A majority of the Board of Directors shall constitute a quorum. Any Board member may be represented by a proxy acceptable to the Board. The action of a majority of the Board of Directors present at any meeting at which there is a quorum, shall be the action of the Board of Directors except as may be specifically provided by statute or these By-Laws.

SECTION 7 - POWERS

The Board of Directors shall have the control and management of the affairs, business and property of the Corporation. In addition to exercising all powers conferred upon them as set forth in these By-Laws and the Certificate of Incorporation, the Board of Directors may exercise all the powers of the Corporation and do all such lawful acts and things as are not by statute or these By-Laws divested or required to be exercised or done by the members.


ARTICLE IV
Officers

SECTION 1 - DUTIES OF THE PRESIDENT

The President shall be the Chief Executive Officer of the Corporation and shall preside at all meetings of members and the Board of Directors. The President shall have general and active management of the business of the Corporation, and shall see that all orders and resolutions of the Board of Directors are carried into effect. The President may appoint committees subject to the approval of the board of Directors, and shall execute in the corporate name all authorized deeds, mortgages, bonds, contracts or other documents, under seal or otherwise, except when expressly delegated to another by the statutes, Certificate of Incorporation, these By-Laws or resolution of the Board of Directors.

SECTION 2 - DUTIES OF THE VICE PRESIDENT

The Vice President shall perform all the duties and exercise all the powers of the office of the President upon the death, resignation or removal from office of the President, and also upon his or her disability to act. The Vice President shall also perform such other duties as the Board of Directors may from time to time prescribe.
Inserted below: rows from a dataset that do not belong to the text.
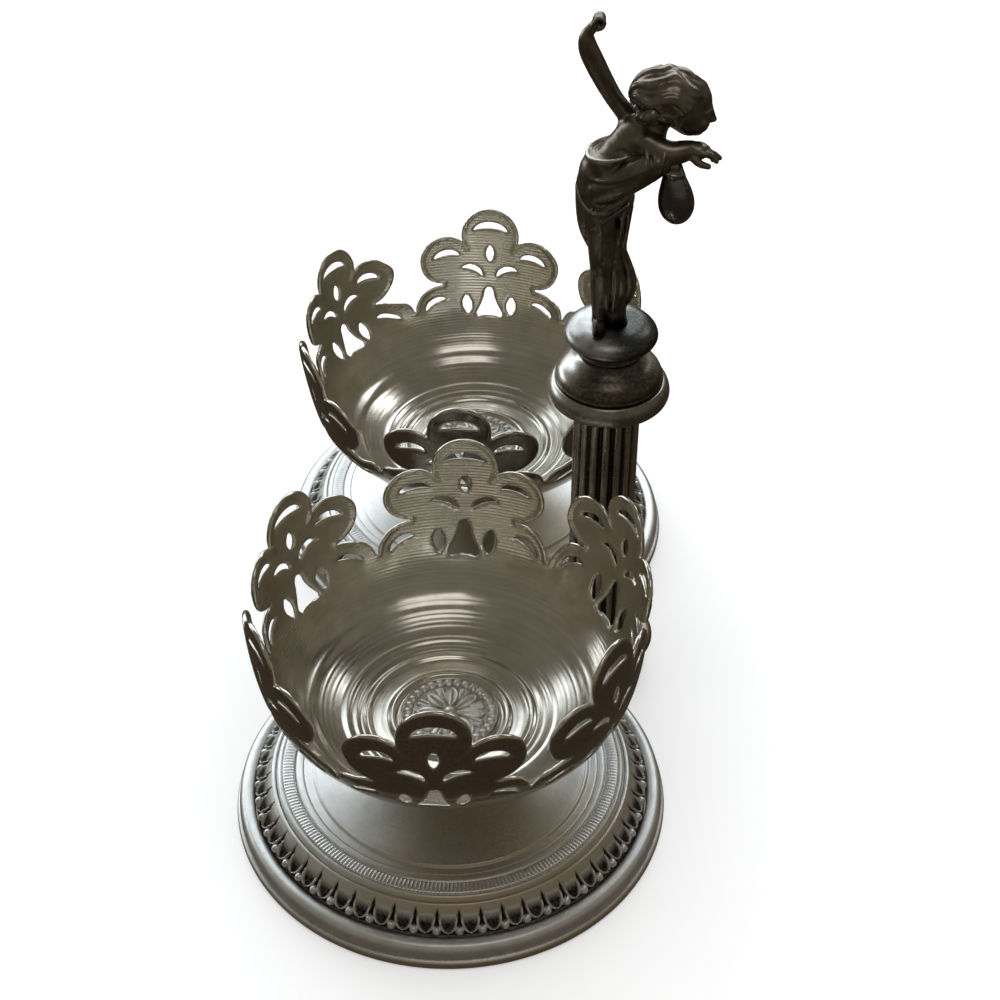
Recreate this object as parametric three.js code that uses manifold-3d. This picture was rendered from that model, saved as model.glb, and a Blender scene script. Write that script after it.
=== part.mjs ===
// A double open salt: two round spread feet, each with a pierced cup, joined at their rims,
// and a fluted column in the notch between them that carries a cast dancing child.
// Millimetres, +Z up. The two salts stand in a row along Y, and the column stands on the +X side.
// The origin is under the middle of the object's bounding box, on the table.

import * as THREE from "three";
import { mergeVertices } from "three/addons/utils/BufferGeometryUtils.js";
import Module from "manifold-3d";

const wasm = await Module();
wasm.setup();

// Clearances
const solderGap = 0.3; // between two rims, or a rim and the saddle, that solder joins
const seatGap = 0.2; // under a curved or sloping piece that rests on another
const boltClearance = 0.3; // round a stud or rod in its hole, on the radius
const castGap = 0.3; // between two cast pieces of the figure
const cupClearance = 0.9; // between a cup and its neighbours

// The spread foot, a spun shell inside a rolled rim
const footRadius = 40;
const footWall = 0.9;
const rimWidth = 3.5;
const rimHeight = 4.8;
const rimFlat = 2.4; // width of the flat face that stands on the table
const rimInset = 0.2; // from the rim's inside to that flat face
const borderInset = 0.6; // the bead line between the rim and the leaf border
const borderDrop = 0.2; // the leaf border's foot, under the rim's top
const borderWidth = 3.3; // the leaf border's sloping face, across
const borderRise = 3.7;
const ovoloWidth = 1.2;
const ovoloRise = 1.5;
const tickWidth = 2.6;
const landWidth = 3.2;
const landRise = 0.1;
const stepWidth = 0.3;
const stepRise = 0.4;
const neckRadius = 8;
const neckHeight = 19.2;
const leafCount = 56;
const leafRelief = 0.7;
const borderWall = 0.6;

// The pierced cup
const collarHeight = 2;
const collarRadius = 9;
const cupWall = 0.8;
const cupFloorRadius = 10.8;
const cupNotchRadius = 32; // inside the wall, where the lobes part
const cupNotchRise = 13.2; // above the cup's floor
const cupTipRadius = 35.4; // inside the wall, at the lobes' tips
const lobeHeight = 23.2;
const lobeCount = 6;
const frontCupTurn = -1; // degrees, how far each cup is turned on its foot
const rearCupTurn = -2;

// The rosette stud that holds a cup on its foot
const rosetteRadius = 8.6;
const rosetteHeight = 0.9;
const rosetteDome = 1.2;
const rosettePetals = 8;
const petalRelief = 0.25;
const studRadius = 1.5;
const washerRadius = 4.2;
const washerHeight = 1;
const nutAcrossCorners = 6.4;
const nutHeight = 2.4;
const studEnd = 0.8; // of thread showing under the nut

// The column
const columnStandoff = 8.1; // from the column's axis to each rim
const rimOverlap = 3.1; // how far the column's foot reaches over each rim
const columnFootHeight = 5.2;
const shaftRadius = 6;
const shaftLength = 53.8;
const fluteCount = 20;
const fluteDepth = 0.7;
const tieRodRadius = 1.5;
const capitalRadius = 11;
const capitalRingHeight = 4.6;
const bellRadius = 9.4;
const bellHeight = 8.4;
const capitalNeckRadius = 5.4;
const plinthRadius = 8.4;
const plinthHeight = 4.8;

// The saddle between the rims, under the column's foot
const saddleFloorGap = 0.6; // above the table
const saddleTongue = 2.4; // half the width of its thin end
const saddleInset = 1.4; // from the edge of the column's foot
const rodWasherHeight = 0.5;
const rodWasherRadius = 3.2;
const rodNutHeight = 2.2;
const rodNutAcrossCorners = 6;
const nutPocketRadius = 3.5;

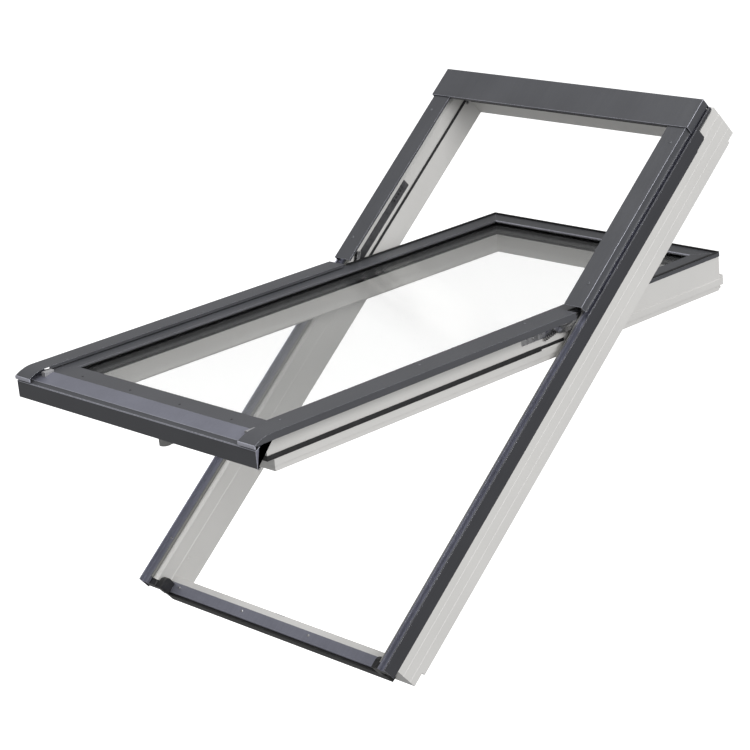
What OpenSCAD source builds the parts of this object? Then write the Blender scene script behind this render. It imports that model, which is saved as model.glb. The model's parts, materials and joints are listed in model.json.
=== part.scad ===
// Centre-hung roof window with a raised pivot: PVC frame and sash, folded
// aluminium claddings, double glazing and telescoping arc hinges.
// Units are millimetres. The origin is the middle of the frame's room-side
// plane. Every piece is drawn in the window's own plane (x across, y up the
// slope, z outwards) and is then tilted to the roof pitch.

/* [Installation] */
// Roof pitch at which the window is set
roof_pitch = 45; // [15:1:90]
// Opening angle of the sash in the modelled pose
sash_open = 40; // [0:1:150]

/* [Frame] */
// Overall width of the frame
window_w = 780; // [550:10:1140]
// Overall length of the frame
window_h = 1398; // [980:2:1600]
// Height of the profile from the room side to the top of its outer ledge
frame_depth = 97; // [90:1:110]
// Width of the side profiles
jamb_w = 40; // [36:1:50]
// Width of the top profile
head_w = 30; // [26:1:40]
// Distance from the lower end of the window to the sill's inner wall
sill_reach = 47; // [42:1:60]
// Height of the ledge that the lower half of the sash closes on
ledge_z = 57; // [50:1:62]
// Set-back of the plastic profile's lower end behind the claddings
end_setback = 16; // [10:1:20]

/* [Pivot] */
// Height of the turning axis above the middle of the window
pivot_y = 155; // [0:5:200]
// Height of the turning axis above the frame's outer ledge
pivot_rise = 51; // [49:1:55]
// Largest angle that the sash turns through, the cleaning position
full_turn = 154; // [150:1:156]

/* [Sash] */
// Gap between the side of the sash and the frame's inner wall
side_gap = 10; // [10:1:12]
// Gap between the top of the sash and the frame's inner wall
top_gap = 14; // [13:1:18]
// Overlap of the sash's bottom rail over the sill ledge
sill_overlap = 12; // [8:1:16]
// Room-side level of the sash
sash_z = 31; // [29:1:34]
// Height of the sash's plastic profile above the frame's outer ledge
sash_rise = 18.8; // [17:0.1:19.5]
// Visible width of the sash profile, out to in
rail_w = 46; // [42:1:56]
// Depth that the panes reach into the profile
pane_cover = 20; // [14:1:20]
// Thickness of one pane
pane_t = 4; // [3:1:6]
// Width of the gas space between the panes
gas_gap = 16; // [12:1:16]

/* [Cladding] */
// Thickness of the folded sheet
sheet_t = 1.2; // [0.8:0.1:1.5]
// Height of the side covers above the frame's outer ledge
cover_rise = 28.7; // [28:0.1:31]
// Reach of the side covers over the sash
cover_lap = 12; // [10:1:14]
// Distance of the covers' outer edge from the side of the frame
cover_inset = 13; // [12:1:16]
// Height of the folded flange that lies over the side of the frame
flange_h = 35; // [25:1:40]
// Length of the top hood, measured down the slope
hood_len = 75; // [60:1:110]
// Height of the top hood above the frame's outer ledge
hood_rise = 32; // [31.5:0.5:37]
// Overhang of the sash's bottom skirt past the end of the frame
skirt_overhang = 19; // [12:1:30]
// Height of the bottom skirt
skirt_h = 35; // [25:1:40]

/* [Lock] */
// Length of the handle's lever
lever_len = 115; // [90:1:130]
// Travel of the lock bolt
lock_travel = 8; // [6:1:9]
// Travel of the cleaning bolt
clean_travel = 13; // [12:1:14]

/* [Hidden] */

// Colours of the finishes
pvc_white = "whitesmoke";
cladding_grey = [0.24, 0.25, 0.27];
rubber_black = [0.06, 0.06, 0.06];
steel = "silver";
hinge_dark = [0.2, 0.2, 0.21];
lever_grey = [0.72, 0.73, 0.74];

// Clearance between pieces that move against each other
slide_gap = 0.3;
// Clearance round a screw's shank
shank_gap = 0.1;

// Levels that follow the frame's depth
pivot_z = frame_depth + pivot_rise;
sash_top_z = frame_depth + sash_rise;
cover_z = frame_depth + cover_rise;
hood_z = frame_depth + hood_rise;

// Frame outline
half_w = window_w / 2;
half_h = window_h / 2;
inner_x = half_w - jamb_w;
head_y = half_h - head_w;
sill_y = -half_h + sill_reach;
pvc_end_y = -half_h + end_setback;
upper_wall_x = inner_x + 2;
step_z = ledge_z + 5;
floor_z = frame_depth - 2;
flashing_z = frame_depth + 11;
seal_x = inner_x + 11.6;
ridge_in_x = half_w - 25;
flange_low_z = flashing_z - 1.2 - flange_h;
flange_top_y = half_h - 65;

// Covers
cover_out_x = half_w - cover_inset;
cover_under_z = cover_z - sheet_t;
cover_split = 1;
hood_side_x = half_w - 7;
hood_top_y = half_h - 5;
hood_low_y = hood_top_y - hood_len;

// Sash outline
sash_x = inner_x - side_gap;
cover_in_x = sash_x - cover_lap;
sash_top = head_y - top_gap;
sash_bottom = sill_y - sill_overlap;
sash_len = sash_top - sash_bottom;
proud = 1.5;
band_low_z = ledge_z + 1.3;
band_high_z = band_low_z + 9.5;
lower_part_y = sill_y + 3;
flange_part_y = sill_y + 6;
flange_part_z = sash_z + 12;
glass_r = rail_w - pane_cover;
rebate_r = glass_r - 4;
trim_z = sash_top_z + sheet_t;
outer_pane_z = sash_top_z - 5.8 - pane_t;
inner_pane_z = outer_pane_z - gas_gap - pane_t;
bead_z = inner_pane_z - 2;
gasket_r = rail_w - 14;
seal_end_y = pivot_y - 75;
lip_start_y = pivot_y + 15;
lip_h = 3.4;
skirt_y = -half_h - skirt_overhang;
skirt_top_z = flashing_z - 6;
skirt_x = cover_out_x - sheet_t;
cover_tip_y = skirt_y - 2;
cover_bend = 45;
cover_drop = 12.7;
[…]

SECTION 3 - DUTIES OF THE SECRETARY

The Secretary shall attend all meetings of the Board of Directors and all meetings of the members and record all votes and the minutes of all proceedings in a book to be kept for that purpose. The Secretary shall give, or cause to be given, notice of all meetings of the members and of the Board of Directors and special meetings, and shall perform such other duties as may be prescribed by the Board of Directors, or President, under whose supervision he or she shall be. The Secretary shall keep in safe custody the seal of the Corporation and, when authorized by the Board of Directors, affix the same to any instrument requiring it.

SECTION 4 - DUTIES OF THE TREASURER

The Treasurer shall have the custody of the Corporate funds and securities and shall keep full and accurate accounts of the receipts and disbursements in books belonging to the Corporation, and shall deposit all moneys and other valuables in the name of and to the credit of the Corporation in such depositories as may be designated by the Board of Directors. The Treasurer shall prepare vouchers for disbursements, and shall render to the President and Directors, at the regular meetings of the Board or whenever they may require it, an account of the financial condition of the Corporation. The Treasurer shall be responsible for reporting as may be required to the Secretary of State (Connecticut) and to the Internal Revenue Service.

SECTION 5 - DUTIES OF OTHER OFFICERS

Other Officers may be elected from time to time by the Board of Directors and shall perform such duties as may be prescribed for such office by the Board.


ARTICLE V
Corporate Meetings

SECTION 1 - ANNUAL MEETING

Annual meeting of the members of the Corporation shall be held in the month of June in each year, at a time and place designated by the Board of Directors, to elect Directors, hear reports of Officers and transact such other business as may be necessary and proper.

SECTION 2 - SPECIAL MEETING

Special Meetings of the members of this Corporation may be called by a majority of the Board of Directors or by twenty percent (20%) of the membership, but not less than ten (10) members, upon a written application to the President or Secretary stating the time, place and purpose of such meeting.

SECTION 3 - QUORUM

A quorum at any meeting of the members of the Corporation shall consist of not less than eleven (11) members.

SECTION 4 - ADJOURNMENT

A majority of the members present and voting may adjourn any meeting. No notice is required for the reconvening of an adjourned meeting.
SECTION 5 - NOTIFICATION

Notice of all meetings of the members of this Corporation, except adjourned meetings, shall be in writing, stating the place, day and hour of the meeting except that special meetings shall contain a brief statement of its purpose. The Secretary or any other person designated by the Board of Directors shall mail such notice to the last known address of each member at least ten (10) days prior to the meeting.


ARTICLE VI
Adoption, Repeal or Amendment of By-Laws

SECTION 1- POWERS

The members have absolute power and authority to adopt, amend and repeal these By-Laws.

SECTION 2 - NOTIFICATION

The notice of a meeting of the members at which By-Laws are to be adopted, amended or repealed shall include notice in which such proposed action is specified and in accordance with Article V, Section 5.


ARTICLE VII
Fiscal Year

The Fiscal Year of this Corporation shall be the calendar year.


ARTICLE VIII
Books and Records

The Corporation shall keep complete books and records of account, minutes of the proceedings of its incorporators, Officers, Directors, members and committees, and a list of members, both Regular and Special Gift, with their names and addresses.


ARTICLE IX
Assessments, Fines and Penalties

The Board of Directors shall not have the right to impose any fines, assessments or penalties against the members except the determination of dues for Regular Members as set forth in Article II, Section 1. Notwithstanding Article IV, Section 1, this Article may not be amended, repealed or altered in any manner without a majority vote of the entire membership.